French far-right leader Marine Le Pen held talks in Egypt with Al-Azhar that broached the top Sunni Muslim body's "serious concerns" over her party's stance on Islam, it said.
National Front president Le Pen met late Thursday with Ahmed El-Tayeb, grand imam of Al-Azhar, at its Cairo headquarters during which he questioned her organisation's "hostile opinions towards Islam and Muslims", an Al-Azhar statement said.
El-Tayeb added that the National Front's "opinions must be reviewed and corrected".
The National Front, which had a strong showing in local elections in March, has campaigned on politically explosive issues of immigration and the integration of Islam into French society after the Paris Islamist attacks.
Le Pen, who did not wear a veil during the meeting, "recognised the need to not confuse Islam with the violent acts committed" in its name, Al-Azhar said.

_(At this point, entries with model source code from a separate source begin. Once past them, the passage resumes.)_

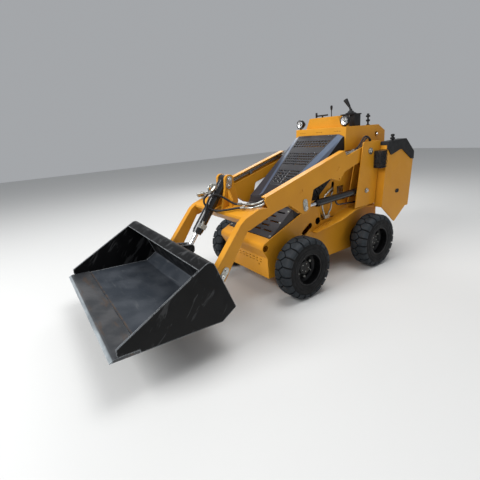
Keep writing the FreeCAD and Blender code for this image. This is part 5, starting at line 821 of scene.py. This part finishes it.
def screen_rows():
    """Each row's lower and upper edge, and whether it has holes."""
    rows = []
    low = WINDOW_LOW
    for middle, count in BANDS:
        levels = [middle + (k - count / 2) * ROW_PITCH for k in range(count + 1)]
        rows.append((low, levels[0], False))
        rows += [(near, far, True) for near, far in zip(levels, levels[1:])]
        low = levels[-1]
    rows.append((low, WINDOW_HIGH, False))
    return rows


def build_screen(finishes):
    """Perforated screen: three bands of square holes with cut corners, narrower towards the foot."""
    form = bmesh.new()

    def add_face(places):
        form.faces.new([form.verts.new(place) for place in places])

    for low, high, has_holes in screen_rows():
        middle = (low + high) / 2
        for k in range(COLUMNS):
            left, right = 2 * k / COLUMNS - 1, 2 * (k + 1) / COLUMNS - 1
            centre = (left + right) / 2
            shares, levels = (left, centre, right), (low, middle, high)
            cell = [screen_place(shares[a + 1], levels[b + 1]) for a, b in AROUND]
            if not has_holes:
                add_face(cell)
                continue
            wide, tall = (right - left) * HOLE_WIDE, (high - low) * HOLE_TALL
            hole = []
            for a, b in AROUND:
                pull = HOLE_CORNER if a and b else 1
                hole.append(screen_place(centre + a * wide * pull, middle + b * tall * pull))
            for i in range(len(AROUND)):
                j = (i + 1) % len(AROUND)
                add_face((cell[i], cell[j], hole[j], hole[i]))
    bmesh.ops.remove_doubles(form, verts=form.verts, dist=0.0001)
    bmesh.ops.recalc_face_normals(form, faces=form.faces)
    if sum(face.normal.z for face in form.faces) < 0:
        bmesh.ops.reverse_faces(form, faces=form.faces)
    mesh = mesh_from(form, "perforated_screen", False)
    piece = place_mesh("perforated_screen", mesh, finishes["screen"], "machine_frame")
    sheet = piece.modifiers.new("sheet", "SOLIDIFY")
    sheet.thickness = SCREEN_THICKNESS
    sheet.offset = -1
    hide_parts("hood_screen")


# Plugs in the wings' oval holes: place along the wing as a share of it, height, and the oval's half sizes
PLUG_SHARE = 0.485
PLUG_Z = 0.609
PLUG_FLAT_HALF = 0.011
PLUG_END_RADIUS = 0.0152
PLUG_STEPS = 32
# Rings of a plug: their size as a share of the hole, and how far out they lie
PLUG_RINGS = ((1.12, 0.4582), (1.12, 0.4598), (0.9, 0.4606), (0.8, 0.4594), (0.2, 0.459))


def build_wing_plugs(finishes):
    """Dark moulded plugs in the wings' oval holes."""
    low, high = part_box("wing_left")
    middle_y = low[1] + (high[1] - low[1]) * PLUG_SHARE
    for side_name, side in SIDES:
        form = bmesh.new()
        rings = []
        for size, x in PLUG_RINGS:
            ring = []
            for k in range(PLUG_STEPS):
                a = 2 * math.pi * k / PLUG_STEPS
                flat = math.copysign(PLUG_FLAT_HALF, math.cos(a))
                y = (flat + PLUG_END_RADIUS * math.cos(a)) * size
                z = PLUG_END_RADIUS * math.sin(a) * size
                ring.append(form.verts.new((side * x, middle_y + y, PLUG_Z + z)))
            rings.append(ring)
        bridge(form, rings)
        form.faces.new(rings[-1])
        place_form(form, "wing_plug_" + side_name, finishes["moulded_black"],
                   "machine_frame")


# Crumpled mesh: its distance from the box, cells along the two sides and up, and its strands' thickness
GUARD_GAP = 0.004
GUARD_COLUMNS = (7, 9)
GUARD_ROWS = 14
STRAND_THICKNESS = 0.0032


def crumple(i, j):
    """How far a crossing of the mesh is pushed out of its place."""
    return 0.0022 * math.sin(1.7 * i + 2.3 * j) + 0.0016 * math.sin(4.1 * i - 1.3 * j)


def build_guard_mesh(finishes):
    """Crumpled expanded metal round the box beside the left tower."""
    (x0, y0, z0), (x1, y1, z1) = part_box("guard_box")
    corners = [(x0, y0 - GUARD_GAP), (x1 + GUARD_GAP, y0 - GUARD_GAP), (x1 + GUARD_GAP, y1 + GUARD_GAP)]
    path = []
    for (ax, ay), (bx, by), count in zip(corners, corners[1:], GUARD_COLUMNS):
        path += [(ax + (bx - ax) * i / count, ay + (by - ay) * i / count) for i in range(count)]
    path.append(corners[-1])
    form = bmesh.new()
    sheet = []
    for i, (x, y) in enumerate(path):
        line = []
        shift = 0.25 if i % 2 else -0.25
        for j in range(GUARD_ROWS + 1):
            push = crumple(i, j)
            share = min(1, max(0, (j + shift) / GUARD_ROWS))
            line.append(form.verts.new((x + push, y - abs(push), z0 + (z1 - z0) * share)))
        sheet.append(line)
    for near, far in zip(sheet, sheet[1:]):
        for j in range(GUARD_ROWS):
            form.faces.new((near[j], far[j], far[j + 1], near[j + 1]))
    bmesh.ops.triangulate(form, faces=form.faces)
    piece = place_form(form, "guard_mesh", finishes["black_enamel"], "machine_frame",
                       smooth=False)
    wire = piece.modifiers.new("strands", "WIREFRAME")
    wire.thickness = STRAND_THICKNESS
    wire.use_replace = True


# Lock pin's head: where it sits, and its outline by radius and height
LOCK_PIN_PLACE = (0.2835, 1.097, 1.111)
LOCK_PIN_HEAD = ((0.011, 0.0), (0.011, 0.008), (0.0085, 0.011), (0.003, 0.0125))


def build_lock_pin(finishes):
    """Head of the console's lock pin."""
    form = bmesh.new()
    spun(form, LOCK_PIN_HEAD, LOCK_PIN_PLACE, (1, 0, 0), steps=28)
    place_form(form, "lock_pin_head", finishes["chrome_rod"], "machine_frame")


build_camera()
finishes = make_finishes()
build_hoses(finishes)
build_studio()
finish_frame(finishes)
build_tyres(finishes)
build_lamps(finishes)
build_fasteners(finishes)
build_wheel_nuts(finishes)
build_wing_plugs(finishes)
build_guard_mesh(finishes)
build_lock_pin(finishes)
build_screen(finishes)
build_pin_heads(finishes)
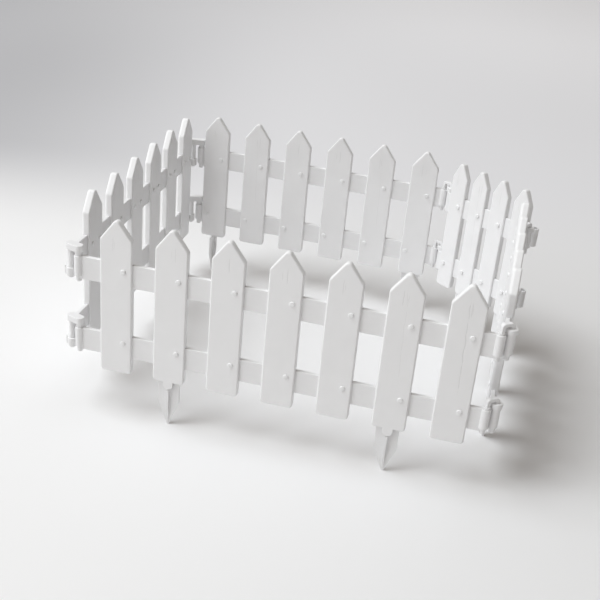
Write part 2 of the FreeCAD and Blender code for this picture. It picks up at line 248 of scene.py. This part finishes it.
def makePicketPlastic(name):
    look = picketPlastic
    panel = panels[name]
    material, tree, shader, place = startMaterial(f"{name}PicketPolypropylene")

    # Picket's own coordinates: aside across its face from its middle line, up from its foot
    angle = math.atan2(panel["along"].y, panel["along"].x)
    moved = addNode(tree, "ShaderNodeVectorMath", {
        0: place, 1: panel["places"][0]}, operation="SUBTRACT")
    turned = addNode(tree, "ShaderNodeVectorRotate", {
        "Vector": moved, "Angle": -angle}, rotation_type="Z_AXIS")
    own = addNode(tree, "ShaderNodeSeparateXYZ", {0: turned})
    pitches = addNode(tree, "ShaderNodeMath", {
        0: own.outputs["X"], 1: panel["pitch"]}, operation="DIVIDE")
    number = addNode(tree, "ShaderNodeMath", {0: pitches}, operation="ROUND")
    middle = addNode(tree, "ShaderNodeMath", {0: number, 1: panel["pitch"]}, operation="MULTIPLY")
    aside = addNode(tree, "ShaderNodeMath", {0: own.outputs["X"], 1: middle}, operation="SUBTRACT")
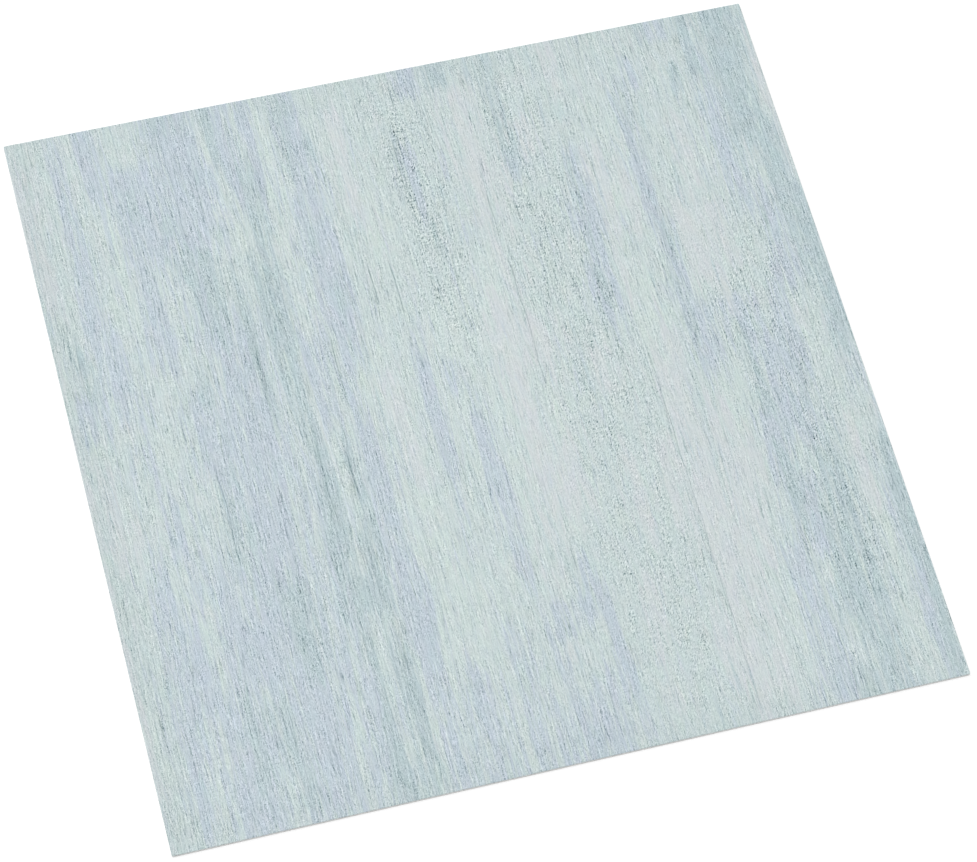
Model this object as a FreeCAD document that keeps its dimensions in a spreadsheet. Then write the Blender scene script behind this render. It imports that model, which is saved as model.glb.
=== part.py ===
import FreeCAD
import Part
import Sketcher
import os

# A vinyl floor tile: one square sheet of filled vinyl with a printed wear face, lying flat, face up.
# Origin: the middle of the underside. +X runs across the printed grain, +Y along it, +Z out of the
# wear face. Sizes are in millimetres.
#
# The tile is stamped out of a laminated sheet with a steel rule die, wear face towards the blade.
# The blade leaves three things on the blank: small radii at the four corners, where the rule is bent,
# a rolled rim where it first presses the wear layer down, and square sides below the rim that end in
# a sharp arris at the underside.

# The driving sizes: name, value and what it is.
SIZES = [
    ("tile_width", 305, "across the grain, side to side"),
    ("tile_length", 305, "along the grain, end to end"),
    ("tile_thickness", 1.5, "underside to wear face"),
    ("corner_radius", 0.5, "of the die at the four corners, in plan"),
    ("rim_radius", 0.2, "of the rolled rim round the wear face"),
]

NODE = "vinyl_tile"
PARTS_FOLDER = "parts"

# How far apart two heights may be and still count as one, in millimetres.
TOLERANCE = 1e-6


def size_sheet(doc):
    """Puts the driving sizes in a spreadsheet, one row each, with the name as the value's alias."""
    sheet = doc.addObject("Spreadsheet::Sheet", "Sizes")
    for row, (name, value, meaning) in enumerate(SIZES, start=1):
        sheet.set(f"A{row}", name)
        sheet.set(f"B{row}", str(value))
        sheet.setAlias(f"B{row}", name)
        sheet.set(f"C{row}", meaning)
    doc.recompute()
    return sheet


def origin_plane(body, role):
    """The origin plane of a body that has this role."""
    return next(plane for plane in body.Origin.OriginFeatures if plane.Role == role)


def draw_blank_outline(sketch, sheet):
    """A rectangle about the sketch's origin, with its width and length bound to the sheet."""
    half_width = sheet.get("tile_width") / 2
    half_length = sheet.get("tile_length") / 2
    corners = [
        FreeCAD.Vector(-half_width, -half_length, 0),
        FreeCAD.Vector(half_width, -half_length, 0),
        FreeCAD.Vector(half_width, half_length, 0),
        FreeCAD.Vector(-half_width, half_length, 0),
    ]
    front, right, back, left = range(4)
    for side in (front, right, back, left):
        next_corner = corners[(side + 1) % 4]
        sketch.addGeometry(Part.LineSegment(corners[side], next_corner))

    start_point, end_point = 1, 2
    for side in (front, right, back, left):
        constraint = ("Coincident", side, end_point, (side + 1) % 4, start_point)
        sketch.addConstraint(Sketcher.Constraint(*constraint))
    for side in (front, back):
        sketch.addConstraint(Sketcher.Constraint("Horizontal", side))
    for side in (right, left):
        sketch.addConstraint(Sketcher.Constraint("Vertical", side))

    sketch_origin = (-1, 1)
    opposite_corners = (front, start_point, back, start_point)
    sketch.addConstraint(Sketcher.Constraint("Symmetric", *opposite_corners, *sketch_origin))

    ends_of_front = (front, start_point, front, end_point)
    across = Sketcher.Constraint("DistanceX", *ends_of_front, 2 * half_width)
    sketch.renameConstraint(sketch.addConstraint(across), "width")
    sketch.setExpression("Constraints.width", "Sizes.tile_width")

    ends_of_right = (right, start_point, right, end_point)
    along = Sketcher.Constraint("DistanceY", *ends_of_right, 2 * half_length)
    sketch.renameConstraint(sketch.addConstraint(along), "length")
    sketch.setExpression("Constraints.length", "Sizes.tile_length")


def upright_edges(shape):
    """The names of the straight edges that stand between the underside and the wear face."""
    names = []
    for number, edge in enumerate(shape.Edges, start=1):
        box = edge.BoundBox
        if box.XLength < TOLERANCE and box.YLength < TOLERANCE:
            names.append(f"Edge{number}")
    return names


def wear_face_edges(shape):
    """The names of the edges that lie in the plane of the wear face."""
    top = shape.BoundBox.ZMax
    names = []
    for number, edge in enumerate(shape.Edges, start=1):
        if edge.BoundBox.ZMin > top - TOLERANCE:
            names.append(f"Edge{number}")
    return names


def round_edges(doc, body, name, base, edge_names, radius_size):
    """Rounds the named edges of a feature by a radius from the sheet."""
    fillet = body.newObject("PartDesign::Fillet", name)
    fillet.Base = (base, edge_names)
    fillet.setExpression("Radius", f"Sizes.{radius_size}")
    base.Visibility = False
    doc.recompute()
    return fillet


def make_tile(doc, sheet):
    """The die-cut tile as one solid: the blank, its corner radii, then the rolled rim."""
    body = doc.addObject("PartDesign::Body", "Tile")
    body.Label = NODE

    outline = body.newObject("Sketcher::SketchObject", "BlankOutline")
    outline.AttachmentSupport = [(origin_plane(body, "XY_Plane"), "")]
    outline.MapMode = "FlatFace"
    draw_blank_outline(outline, sheet)
    doc.recompute()

    blank = body.newObject("PartDesign::Pad", "Blank")
    blank.Profile = outline
    blank.setExpression("Length", "Sizes.tile_thickness")
    doc.recompute()

    corners = round_edges(
        doc, body, "CornerRadii", blank, upright_edges(blank.Shape), "corner_radius"
    )
    round_edges(doc, body, "RolledRim", corners, wear_face_edges(corners.Shape), "rim_radius")
    return body


def check(doc, bodies):
    """Stops if a feature failed or a sub-part is not one valid solid."""
    for item in doc.Objects:
        if "Invalid" in item.State or "Error" in item.State:
            raise RuntimeError(f"{item.Name} did not recompute: {item.State}")
    for body in bodies:
        shape = body.Shape
        if shape.isNull() or not shape.isValid() or len(shape.Solids) != 1:
            raise RuntimeError(f"{body.Label} is not one valid solid")


def main():
    doc = FreeCAD.newDocument("VinylFloorTile")
    sheet = size_sheet(doc)
    tile = make_tile(doc, sheet)
    doc.recompute()
    check(doc, [tile])

    os.makedirs(PARTS_FOLDER, exist_ok=True)
    tile.Shape.exportStep(os.path.join(PARTS_FOLDER, f"{tile.Label}.step"))
    box = tile.Shape.optimalBoundingBox()
    print(f"{tile.Label}: {box.XLength:.3f} x {box.YLength:.3f} x {box.ZLength:.3f} mm")
    print(f"volume {tile.Shape.Volume / 1000:.2f} cm3, {len(tile.Shape.Faces)} faces")


main()
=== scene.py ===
import math
import random

import bpy
import numpy as np
from bpy.props import FloatProperty, FloatVectorProperty, IntProperty, PointerProperty
from mathutils import Matrix, Vector, noise


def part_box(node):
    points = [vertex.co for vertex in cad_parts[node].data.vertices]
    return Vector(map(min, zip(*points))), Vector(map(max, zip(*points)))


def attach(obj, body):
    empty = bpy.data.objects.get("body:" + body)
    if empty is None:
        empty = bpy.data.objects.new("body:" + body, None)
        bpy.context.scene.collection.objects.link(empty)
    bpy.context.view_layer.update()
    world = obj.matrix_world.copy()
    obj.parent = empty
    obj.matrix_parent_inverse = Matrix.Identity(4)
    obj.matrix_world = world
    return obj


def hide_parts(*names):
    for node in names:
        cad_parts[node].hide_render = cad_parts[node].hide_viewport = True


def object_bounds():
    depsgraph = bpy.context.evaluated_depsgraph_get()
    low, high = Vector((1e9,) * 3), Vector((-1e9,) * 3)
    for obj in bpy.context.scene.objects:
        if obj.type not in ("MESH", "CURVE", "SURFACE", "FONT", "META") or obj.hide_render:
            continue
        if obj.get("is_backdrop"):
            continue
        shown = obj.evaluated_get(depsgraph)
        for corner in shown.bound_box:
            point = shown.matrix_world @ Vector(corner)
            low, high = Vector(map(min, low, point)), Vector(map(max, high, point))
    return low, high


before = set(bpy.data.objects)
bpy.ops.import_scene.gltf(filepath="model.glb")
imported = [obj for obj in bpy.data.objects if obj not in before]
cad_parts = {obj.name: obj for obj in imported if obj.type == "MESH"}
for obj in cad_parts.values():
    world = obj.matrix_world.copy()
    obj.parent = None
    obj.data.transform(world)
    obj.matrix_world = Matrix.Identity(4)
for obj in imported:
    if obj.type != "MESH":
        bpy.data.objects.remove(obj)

bl_info = {
    "name": "Vinyl Floor Tile",
    "version": (1, 0, 0),
    "blender": (4, 5, 0),
    "location": "View3D > Sidebar > Floor Tile",
    "description": "Makes a square vinyl floor tile with a streaked print, and a plain studio round it",
    "category": "Add Mesh",
}

# The tile lies flat with its printed face up. +X runs across the grain and +Y along it, away from the
# camera. Blender works in metres, and the sizes of the print and the embossing are in millimetres here.
MM = 0.001

CAD_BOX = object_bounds()
TILE_LOW, TILE_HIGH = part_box("vinyl_tile")


def seen_colour(red, green, blue):
    """A colour given by its 0 to 255 screen values, as the linear values that Blender's shaders take."""
    linear = []
    for level in (red, green, blue):
        share = level / 255
        linear.append(share / 12.92 if share <= 0.04045 else ((share + 0.055) / 1.055) ** 2.4)
    return tuple(linear)


# Settings that a user would change


def length_setting(name, description, default):
    return FloatProperty(
        name=name, description=description, default=default, min=0.0,
        precision=5, subtype="DISTANCE", unit="LENGTH",
    )


def colour_setting(name, description, screen_colour):
    return FloatVectorProperty(
        name=name, description=description, default=seen_colour(*screen_colour),
        size=3, min=0.0, max=1.0, subtype="COLOR",
    )


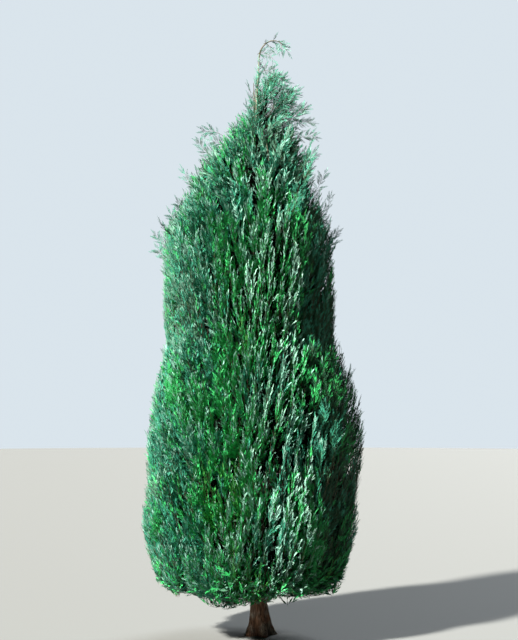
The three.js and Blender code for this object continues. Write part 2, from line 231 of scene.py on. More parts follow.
# Boughs
# The main boughs leave the trunk one above another, slant outwards and turn upwards, as they do on an
# upright cypress. They are living wood in the same stringy bark, each with a swollen collar at its foot.
OUTLINE = np.array([
    # height, reach to the left, reach to the right
    [0.29, 0.26, 0.24],
    [0.56, 1.08, 0.90],
    [1.20, 1.29, 1.06],
    [2.05, 1.24, 1.15],
    [2.70, 1.15, 1.06],
    [3.20, 1.07, 0.86],
    [4.35, 1.09, 0.83],
    [4.85, 0.86, 0.67],
    [5.25, 0.60, 0.58],
    [5.45, 0.42, 0.54],
    [5.80, 0.16, 0.46],
    [6.15, 0.09, 0.26],
    [6.50, 0.06, 0.34],
])
Tier = namedtuple("Tier", "name count turn middle half drop site rise")
TIERS = [
    Tier("skirt", 8, 0.5, 1.06, 0.80, 0.62, 0.62, 1.05),
    Tier("belt", 8, 0.0, 2.48, 0.76, 0.98, 0.62, 1.12),
    Tier("shoulder", 7, 0.4, 3.88, 0.72, 0.96, 0.60, 1.12),
    Tier("neck", 4, 0.1, 4.93, 0.56, 0.74, 0.56, 1.0),
    Tier("peak", 3, 0.0, 5.66, 0.42, 0, 0.45, 0.85),
    Tier("leader", 1, 0.0, 6.33, 0.24, 0, 0.30, 0.1),
]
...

The National Front leader tweeted: "Meeting in Cairo with the highest Sunni authority: strong agreement on the fight against extremism."
Thursday's talks were conducted at Le Pen's request, Al-Azhar said, "to discuss matters related to erroneous ideas and concepts about Islam and extremist ideologies and racism
that some Muslims in Europe are suffering from."
The millennium-old institution has emerged as a leading theological centre of Sunni Islam, the main branch of the religion, and shows a will to promote "moderate Islam and dialogue with Christians."
Al-Azhar supervises a system of universities across the country offering courses to tens of thousands of Muslim students from around the world.
It also administers a system of semi-religeous education from elementary to high school across the country.
It was founded in 970 by the Shia Fatimid dynasty that ruled Egypt between 969 and 1171, but was converted to Sunni Islam after a Sunni dynasty took over the country.